= Esteban Sánchez =

Spanish pianist

Esteban Sánchez Herrero (26 April 1934 – 3 February 1997) was a Spanish pianist. Born in the town of Orellana la Vieja in Badajoz in the province of Extremadura, Sánchez studied with his grandfather, Joaquin Sánchez Ruiz, choirmaster in the cathedral. He went to the Real Conservatorio (Royal Conservatory) in Madrid and studied piano with Julia Parody. He perfected his technique under Carlo Zecchi in Rome and Alfred Cortot in Paris. Sánchez won numerous major international awards, including the Ferruccio Busoni in Bolzano, the Alfredo Casella in Naples, and the Dinu Lipatti Medal from the Harriet Cohen Foundation. In 1954, at the age of 20, he released "Impressions of Spain" by Joaquin Turina on Capitol Records. He returned home in 1978 to teach at the Badajoz Conservatoire.

Between 1968 and 1974 he made a series of recordings in Barcelona, with producer Antonio Armet, of Beethoven, Fauré, Albéniz, and Turina. In 1976 he recorded an album of solo piano music by Manuel de Falla at Abbey Road Studios in London.
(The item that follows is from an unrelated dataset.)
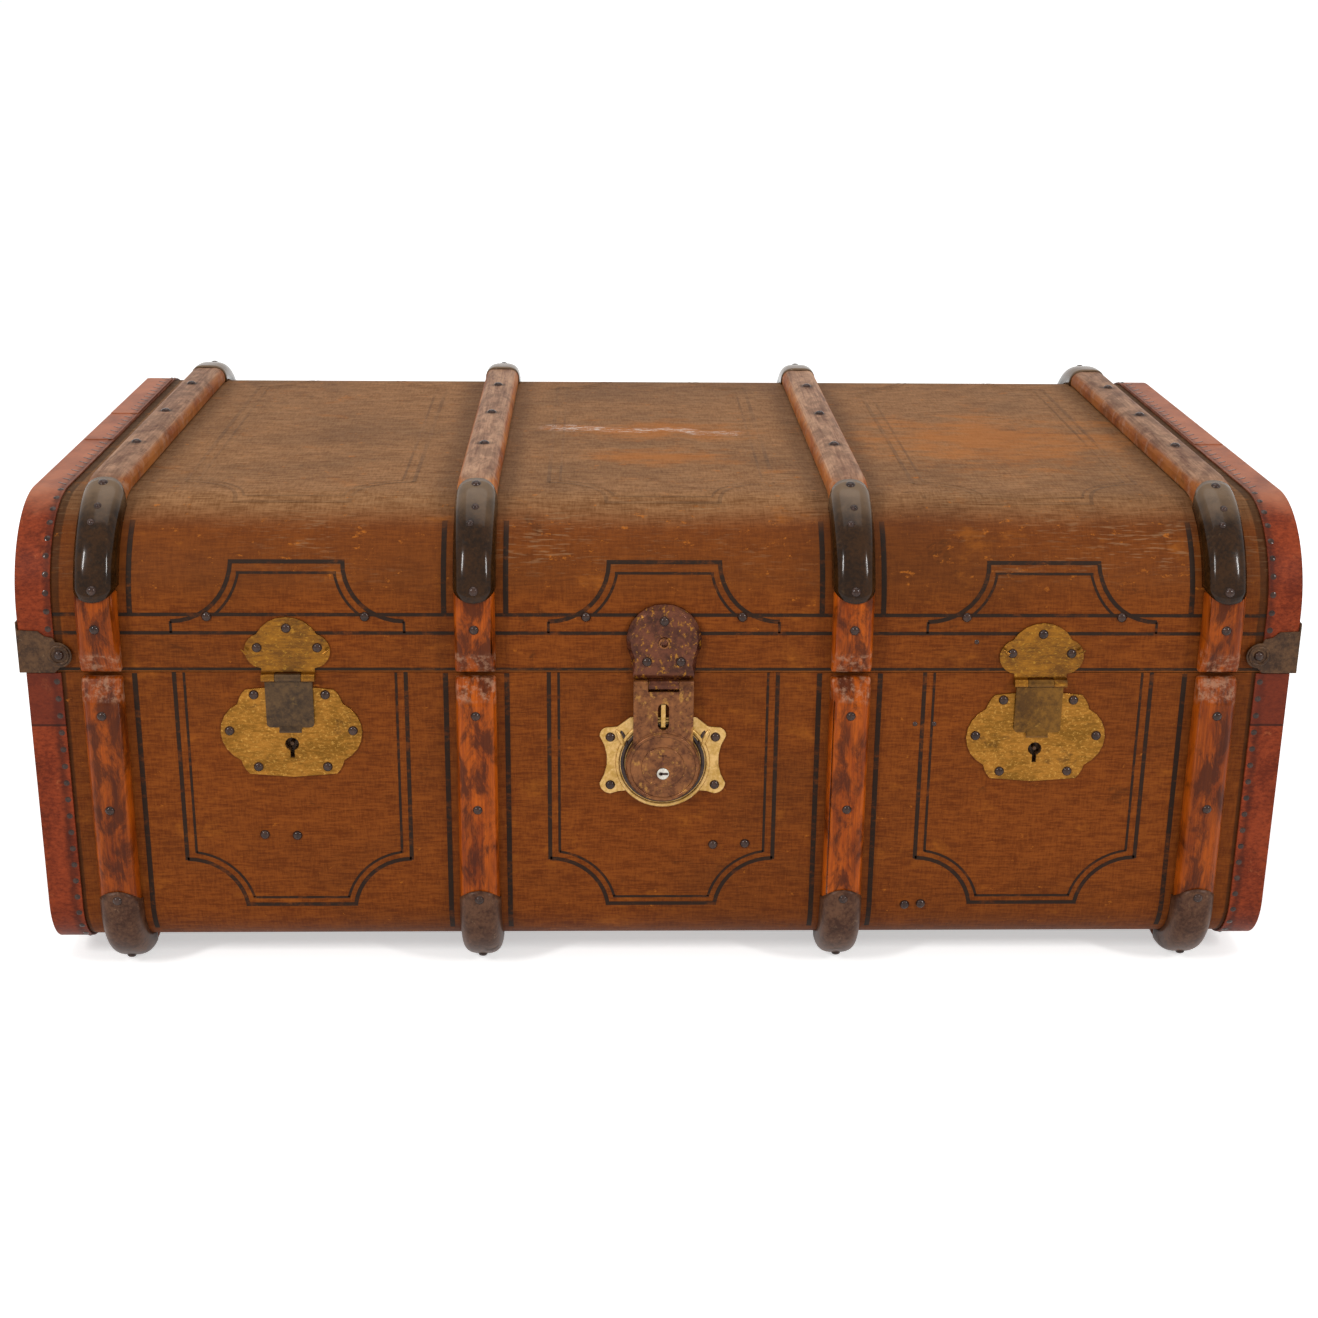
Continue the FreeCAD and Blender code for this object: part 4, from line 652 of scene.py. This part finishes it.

These recordings have been issued on CD by the Spanish label Ensayo, and the complete Albéniz recordings have been reissued in a budget box set by Brilliant Classics. The recording of Albéniz's Iberia has been critically acclaimed and has been favorably compared to the recordings of Alicia de Larrocha by professional reviewers.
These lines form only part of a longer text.